Vibrational relaxation study of O3 in rare gas and nitrogen matrices by time resolved infrared–infrared double resonance spectroscopy

Abstract

A time resolved infrared–infrared double resonance technique is used to study the vibrational relaxation of O3 in rare gas and nitrogen matrices. A tunable infrared (IR) pulsed source excites the ν1+ν3 level of O3 in the ground electronic state. A continuous wave (cw) CO2 laser probes the populations of the fundamental and v2=1 levels as a function of time. After minimization of thermal effects, the relaxation signal can be analyzed.
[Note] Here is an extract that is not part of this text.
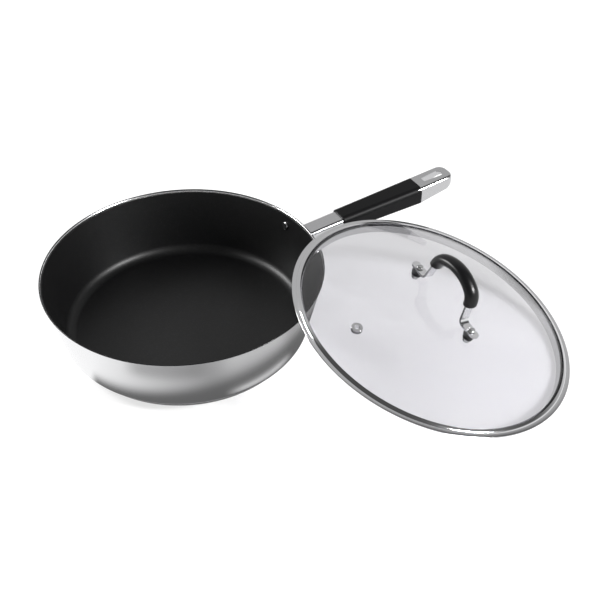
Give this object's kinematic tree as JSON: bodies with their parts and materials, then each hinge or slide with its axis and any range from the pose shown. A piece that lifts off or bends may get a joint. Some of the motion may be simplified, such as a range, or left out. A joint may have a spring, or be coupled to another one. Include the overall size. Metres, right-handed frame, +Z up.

At fixed probe frequency, the behavior of the rise time of the signals with the pump frequency shows spectral diffusion to occur inside the inhomogeneous profiles. At high concentration in argon (O3/Ar=1/250), intermolecular energy transfer is observed between the two sites. In xenon matrices, it has time to take place at concentrations 1/2000. The relaxation rates of the v2=1 level to the ground state are measured at different concentrations in rare gas and nitrogen matrices. At high dilution, a maximum relaxation time, called intrinsic relaxation time τi, is determined in the different matrices: it covers three orders of magnitude, from a few hundred nanoseconds in neon to 320 microseconds in xenon. The results are discussed and compared with literature data within the frame of the isolated binary collision model.